The term Brahman is not to be confused with:-
1) Brahma, the Creator God;
2) Brahmana, Vedic texts, nor with
3) brahmana, Hindu priest caste (English spelling: brahmin).

God created this Universe on His own initiative and ordained various codes for its upkeep and smooth running. There were rules of correct conduct for every individual and groups of people. These form the tenets of Dharma (Righteous Conduct). The word Dharma is derived from the root, Dhr, meaning 'wear'. Dharma means that which is worn or practiced. It is the holy apparel (Pithambara) of the Lord. Dharma guards both honour and dignity; protects and gives beauty and joy, lending charm to life. As clothes maintain the dignity of the person who wears them, Dharma protects the dignity of every country and its people. Every single country in the world, has its own special Dharma or unique duty. Every country (desha) is a part of the body (deha) of the Lord, and is protected by the Dharma that is practised.

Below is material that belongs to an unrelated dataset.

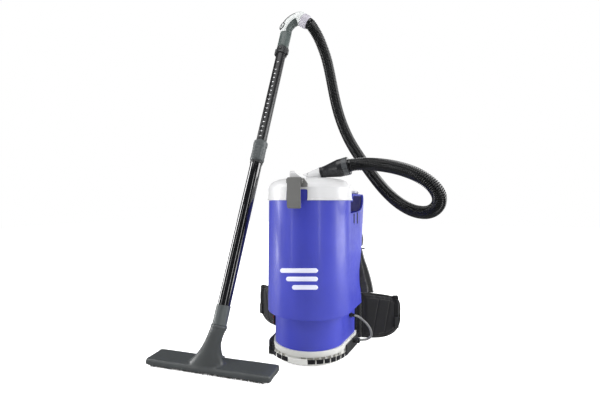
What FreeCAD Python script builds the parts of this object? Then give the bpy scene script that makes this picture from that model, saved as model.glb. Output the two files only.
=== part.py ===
import FreeCAD, Part
import math
import os

# Backpack vacuum cleaner: canister with lid and harness, suction hose, telescopic wand with a
# bent handle, and floor head. Millimetres. The canister stands on z = 0 with its axis on the
# z axis. The latch is at the front (-y), the harness at the back (+y), the cord on the right (+x).

os.makedirs("parts", exist_ok=True)
Vector = FreeCAD.Vector
ORIGIN = Vector(0, 0, 0)
X_AXIS = Vector(1, 0, 0)
Z_AXIS = Vector(0, 0, 1)
SIDES = (-1, 1)                  # left, right
parts = {}


# ---------------------------------------------------------------- helpers
# A line is (origin, unit direction); distances along it run from the origin.
# A frame is (origin, x direction, y direction, z direction).
def unit(vector):
    result = Vector(vector)
    result.normalize()
    return result


def square_to(vector, axis):
    """The unit vector nearest to vector that is square to axis."""
    return unit(vector - axis * vector.dot(axis))


def vertical(x, y):
    return Vector(x, y, 0), Z_AXIS


def crosswise(y, z):
    return Vector(0, y, z), X_AXIS


def along(line, distance):
    origin, direction = line
    return origin + direction * distance


def cylinder(line, start, end, radius):
    base = along(line, start)
    axis = along(line, end) - base
    return Part.makeCylinder(radius, axis.Length, base, axis)


def cone(line, start, end, start_r, end_r):
    base = along(line, start)
    axis = along(line, end) - base
    return Part.makeCone(start_r, end_r, axis.Length, base, axis)


def tube(line, start, end, outer_r, inner_r):
    bore = cylinder(line, start - 1, end + 1, inner_r)
    return cylinder(line, start, end, outer_r).cut(bore)


def box(x0, y0, z0, x1, y1, z1):
    """Box between two corners; the x values may come in either order."""
    x0, x1 = sorted((x0, x1))
    return Part.makeBox(x1 - x0, y1 - y0, z1 - z0, Vector(x0, y0, z0))


def place(shape, frame):
    """Move a shape drawn in its own axes into the frame."""
    origin, ex, ey, ez = frame
    matrix = FreeCAD.Matrix(ex.x, ey.x, ez.x, origin.x, ex.y, ey.y, ez.y, origin.y,
                            ex.z, ey.z, ez.z, origin.z, 0, 0, 0, 1)
    moved = shape.copy()
    moved.Placement = FreeCAD.Placement(matrix).multiply(moved.Placement)
    return moved


def framed_box(frame, *corners):
    return place(box(*corners), frame)


def closed_wire(points):
    points = [Vector(*p) for p in points]
    return Part.makePolygon(points + [points[0]])


def x_prism(x0, width, yz_points):
    face = Part.Face(closed_wire([(x0, y, z) for y, z in yz_points]))
    return face.extrude(Vector(width, 0, 0))


def y_prism(y0, depth, xz_points):
    face = Part.Face(closed_wire([(x, y0, z) for x, z in xz_points]))
    return face.extrude(Vector(0, depth, 0))


def revolved(rz_points):
    face = Part.Face(closed_wire([(r, 0, z) for r, z in rz_points]))
    return face.revolve(ORIGIN, Z_AXIS, 360)


def ruled_loft(wires):
    return Part.makeLoft(wires, True, True)


def fuse(first, *others):
    for other in others:
        first = first.fuse(other)
    return first.removeSplitter()


def largest(shape):
    return max(shape.Solids, key=lambda solid: solid.Volume)


def mirrored(shape):
    return shape.mirror(ORIGIN, X_AXIS)


def turned(shape, degrees):
    shape.rotate(ORIGIN, Z_AXIS, degrees)
    return shape


def select_edges(shape, test):
    """The edges whose first and last points pass the test."""
    return [e for e in shape.Edges if test(e.Vertexes[0].Point, e.Vertexes[-1].Point)]


def soft_fillet(shape, edges, radius):
    """Round the edges, at half the radius or not at all where the kernel fails."""
    for size in (radius, radius * 0.5):
        # guards against a fillet the kernel cannot build
        try:
            rounded = shape.makeFillet(size, edges)
            if rounded.isValid() and rounded.Volume > 0:
                return rounded
        except Exception:
            pass
    return shape


def spline_path(points):
    """A spline wire through the points, and its direction at the start."""
    curve = Part.BSplineCurve()
    curve.interpolate(Points=[Vector(*p) for p in points])
    return Part.Wire([curve.toShape()]), unit(curve.tangent(curve.FirstParameter)[0])


def sweep(points, radius):
    path, tangent = spline_path(points)
    profile = Part.Wire([Part.makeCircle(radius, Vector(*points[0]), tangent)])
    return path.makePipeShell([profile], True, False)


def band(points, width_hint, half_width, half_thick):
    """Flat band along a spline, its width turned towards width_hint."""
    path, tangent = spline_path(points)
    wide = square_to(width_hint, tangent)
    thick = tangent.cross(wide)
    start = Vector(*points[0])
    corners = [start + wide * (half_width * i) + thick * (half_thick * j)
               for i, j in ((1, 1), (-1, 1), (-1, -1), (1, -1))]
    return path.makePipeShell([closed_wire(corners)], True, True)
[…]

Take the five elements, the components of this Prapancha (Universe). Of these, water has movement and coldness as its Dharma; combustion and light are the Dharma of fire. Each of the five elements have their unique Dharma. Humanity for man and animality for animals - these guard them from decline. How can fire be fire, if it has no power of combustion and light? It must manifest the Dharma to be itself. When it loses that, it becomes as lifeless as a piece of charcoal. Similarly man too has some natural characteristics that are his very life-breath; one can be identified as 'human' only when these abilities are present. To preserve and foster such qualities and abilities, certain modes of behaviour and lines of thought are laid down. This is called Dharma. These qualities are not imported from somewhere o utside, nor can it be removed. It is your own genuine nature, your uniqueness.